Additive Manufacturing in Aerospace Components 2026: What’s Actually Changing on the Factory Floor

Picture this: it’s 2019, and a lead engineer at a major satellite manufacturer is holding a titanium bracket that took 14 weeks to procure. Fast forward to today — that same bracket is printed overnight, on-site, with better fatigue performance than its forged counterpart. That shift didn’t happen by accident, and it’s accelerating faster than most industry watchers predicted. Let’s dig into what’s really driving the 2026 additive manufacturing (AM) boom in aerospace — and what it means whether you’re a seasoned engineer or just starting to explore the space.

aerospace 3D printed titanium turbine blade additive manufacturing 2026

The Numbers Don’t Lie: Where the Market Stands in 2026

The global aerospace AM market crossed the $6.8 billion USD mark in early 2026, according to estimates from MarketsandMarkets and SME’s annual manufacturing outlook. That’s roughly a 22% compound annual growth rate sustained over the past four years — a pace that even optimistic 2022 projections underestimated. Why? Three converging forces:

  • Material science breakthroughs: New nickel superalloys (like CM247LC variants) and ultra-high-temperature ceramic matrix composites (CMCs) are now printable with laser powder bed fusion (LPBF) at densities above 99.7%, matching or exceeding cast properties.
  • Machine throughput: Multi-laser systems — some running 12 lasers simultaneously — have cut build times by up to 60% compared to 2022 benchmarks. GE Aerospace’s M Line Factory system and Trumpf’s TruPrint 5000 Green Edition are leading this charge.
  • Regulatory maturation: The FAA’s AM Flight Parts Certification Framework (finalized in late 2024) gave manufacturers a clear, repeatable pathway to Part 21 certification for printed flight-critical parts. EASA followed with its own harmonized guidance in early 2025, opening the European commercial aviation lane considerably.

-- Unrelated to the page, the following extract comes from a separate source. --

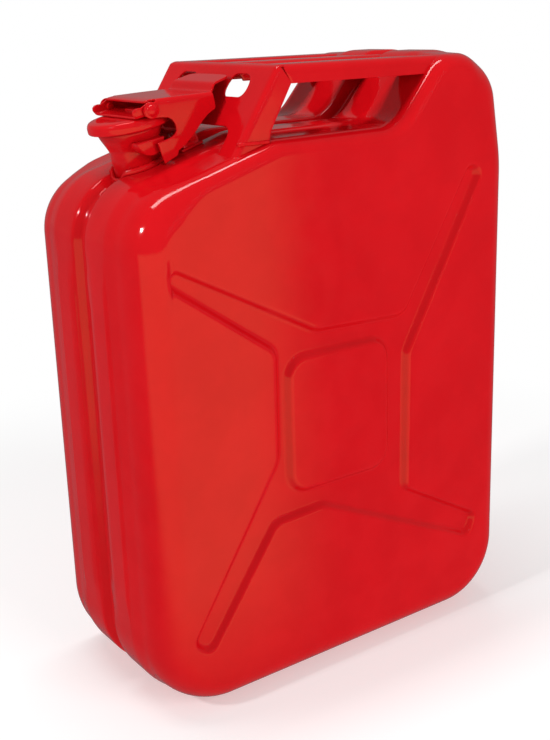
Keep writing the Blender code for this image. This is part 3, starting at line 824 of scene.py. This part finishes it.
def weld_bead(name, path, radius, closed, matrix=None):
    """A bead of weld along a path, rippled by (size, turn per point) waves."""
    sides = 10
    count = len(path)
    path = np.array(path)
    points = []
    for i in range(count):
        before = path[i - 1] if closed else path[max(i - 1, 0)]
        after = path[(i + 1) % count] if closed else path[min(i + 1, count - 1)]
        along = (after - before) / np.linalg.norm(after - before)
        out = np.cross(along, (0, 0, 1.0))
        out /= np.linalg.norm(out)
        over = np.cross(out, along)
        size = radius * (1 + sum(wave * math.sin(i * turn) for wave, turn in RIPPLES))
        for k in range(sides):
            a = 2 * math.pi * k / sides
            points.append(path[i] + out * size * math.cos(a) + over * size * math.sin(a))
    faces = quads(count, sides, closed)
    if not closed:
        faces += [tuple(range(sides)), tuple((count - 1) * sides + k for k in reversed(range(sides)))]
    piece(name, points, faces, "can", [], matrix)


def slope_height(t):
    """Height of the can's slope in the neck frame."""
    turn = math.atan(SLOPE_RISE) - NECK_LEAN
    t0, s0 = NECK_SUNK * math.sin(NECK_LEAN), NECK_SUNK * math.cos(NECK_LEAN)
    return s0 + (t - t0) * math.tan(turn)


def make_neck_weld():
    """A bead round the neck's foot, which dips into the seam at the front and the back."""
    radius, steps, proud, dip, bead = 18.6, 96, 2.2, 5.6, 1.5
    path = []
    for k in range(steps):
        a = 2 * math.pi * k / steps
        t, y = radius * math.cos(a), radius * math.sin(a)
        in_seam = 1 - float(smooth((abs(y) - 5) / 6))
        path.append((t, y, slope_height(t) + proud - dip * in_seam))
    weld_bead("neck_foot_weld", path, bead, True, NECK)


def make_foot_weld(name, side):
    """A bead along one foot of the front plate, where it meets the can's top edge."""
    out, proud, bead = 73.3, 0.5, 1.3
    from_x, to_x = -85.5, -59.0
    slope = top_line(out + 0.1, -112, 40, 380)
    path = [(x, side * out, float(np.interp(x, *slope.T)) + proud) for x in np.arange(from_x, to_x, bead)]
    weld_bead("handle_foot_weld_" + name, path, bead, False)


make_neck_weld()
make_foot_weld("near", -1)
make_foot_weld("far", 1)

# CAD nodes that stay, with softened edges
FINISH = {"gasket": RUBBER, "breather_tube": STEEL}
for name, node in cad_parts.items():
    if node.hide_render:
        continue
    node.data.materials.clear()
    node.data.materials.append(FINISH.get(name, RED))
    weld = node.modifiers.new("weld", "WELD")
    weld.merge_threshold = 1e-6
    soften(node, 0.4, 35)
    node.data.shade_smooth()


# Stage
def floor_material():
    """Pale paper that keeps the shadow and fades to white.

    Glossy rays see a painted reflection instead: a dim grey glow, and a warm bright glow at the front
    left that paints a lit patch on the can's near face.
    """
    mat, graph, bsdf, where = new_material("floor")
    tree = mat.node_tree
    tree.nodes.remove(bsdf)
    paper = graph.add("ShaderNodeBsdfDiffuse", {}, {"Color": (0.75, 0.75, 0.75)})
    glow = graph.add("ShaderNodeEmission", {}, {"Color": (1, 1, 1), "Strength": 0.34})
    near = graph.add("ShaderNodeAddShader", {}, {0: paper.outputs[0], 1: glow.outputs[0]})
    white = graph.add("ShaderNodeEmission", {}, {"Color": (1, 1, 1), "Strength": 1.0})
    away = graph.add("ShaderNodeVectorMath", {"operation": "LENGTH"}, {0: where})
    far = Value(graph, away.outputs["Value"]).between(0.42, 0.75)
    seen = graph.add("ShaderNodeMixShader", {}, {0: far, 1: near.outputs[0], 2: white.outputs[0]})
    axes = graph.add("ShaderNodeSeparateXYZ", {}, {0: where})
    x, y = Value(graph, axes.outputs["X"]), Value(graph, axes.outputs["Y"])
    # Painted reflection: only glossy rays see this glow, warm and bright at the front left and dim grey
    # elsewhere
    painted_reflection_mask = (1 - (x + y * 0.72).between(-0.19, -0.04)) * (1 - y.between(-0.3, -0.05))
    shade = graph.mix(painted_reflection_mask, (0.16, 0.16, 0.17), (1.2, 0.95, 0.5))
    sheet = graph.add("ShaderNodeEmission", {}, {"Color": shade, "Strength": 1.0})
    rays = graph.add("ShaderNodeLightPath", {}, {})
    gloss = graph.add("ShaderNodeMixShader", {}, {
        0: rays.outputs["Is Glossy Ray"], 1: seen.outputs[0], 2: sheet.outputs[0]})
    graph.feed(tree.nodes["Material Output"], {"Surface": gloss.outputs[0]})
    return mat


def make_floor():
    half = 6
    mesh = bpy.data.meshes.new("floor")
    corners = [(-half, -half, 0), (half, -half, 0), (half, half, 0), (-half, half, 0)]
    mesh.from_pydata(corners, [], [(0, 1, 2, 3)])
    mesh.materials.append(floor_material())
    floor = bpy.data.objects.new("floor", mesh)
    scene.collection.objects.link(floor)


def make_world():
    """White to the camera, dim in the gloss, and a plain soft light."""
    world = bpy.data.worlds.new("world")
    scene.world = world
    world.use_nodes = True
    world.node_tree.nodes.clear()
    sky = Graph(world.node_tree)
    seen, lit, room = (sky.add("ShaderNodeBackground", {}, {"Color": (1, 1, 1), "Strength": strength})
                       for strength in (1.0, 0.34, 0.2))
    rays = sky.add("ShaderNodeLightPath", {}, {})
    gloss = sky.add("ShaderNodeMixShader", {}, {
        0: rays.outputs["Is Glossy Ray"], 1: lit.outputs[0], 2: room.outputs[0]})
    either = sky.add("ShaderNodeMixShader", {}, {
        0: rays.outputs["Is Camera Ray"], 1: gloss.outputs[0], 2: seen.outputs[0]})
    sky.add("ShaderNodeOutputWorld", {}, {0: either.outputs[0]})


def lamp(name, at, size, power):
    """A soft box that faces the middle of the can."""
    data = bpy.data.lights.new(name, "AREA")
    data.shape = "RECTANGLE"
    data.size, data.size_y = size
    data.energy = power
    obj = bpy.data.objects.new(name, data)
    obj.location = at
    obj.rotation_euler = (Vector((0, 0, 0.25)) - Vector(at)).to_track_quat("-Z", "Y").to_euler()
    scene.collection.objects.link(obj)
    return obj


make_floor()
make_world()
overhead = lamp("overhead", (-0.25, 0.25, 2.3), (1.5, 0.3), 17)
overhead.rotation_euler = (0, 0, 0)
lamp("left", (-1.75, -0.1, 1.35), (0.16, 0.16), 13)
front = lamp("front", (0.5, -2.5, 1.2), (1.4, 1.4), 34)
front.visible_glossy = False

scene.view_settings.view_transform = "Standard"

What Technologies Are Actually Moving the Needle?

Not all AM processes are created equal, and in aerospace, the distinction really matters. Here’s the honest breakdown of what’s gaining traction right now:

  • Laser Powder Bed Fusion (LPBF): Still the workhorse for complex, high-precision components under ~500mm. Think fuel injector nozzles, heat exchangers, and structural brackets. Maturity is high; cost is still the friction point.
  • Directed Energy Deposition (DED): Having a serious renaissance in 2026 for large-format structural parts and repair applications. Norsk Titanium’s Rapid Plasma Deposition (RPD) is now qualified on Boeing 787 structural components, and the repair use case — refurbishing worn turbine blades rather than scrapping them — is proving enormously cost-effective for MRO shops.
  • Binder Jetting: The dark horse. Desktop Metal’s ExOne systems and HP’s Metal Jet S100 have matured enough that binder jetting is now competitive for medium-complexity, high-volume structural hardware. The sintering step is still a workflow consideration, but cycle times are dramatically shorter than LPBF for the right geometries.
  • Wire Arc Additive Manufacturing (WAAM): Particularly strong for large aluminum and titanium airframe structures. Cranfield University’s WAAM3D spin-off reported a 73% material waste reduction versus traditional CNC milling on a demonstrator wing spar in late 2025.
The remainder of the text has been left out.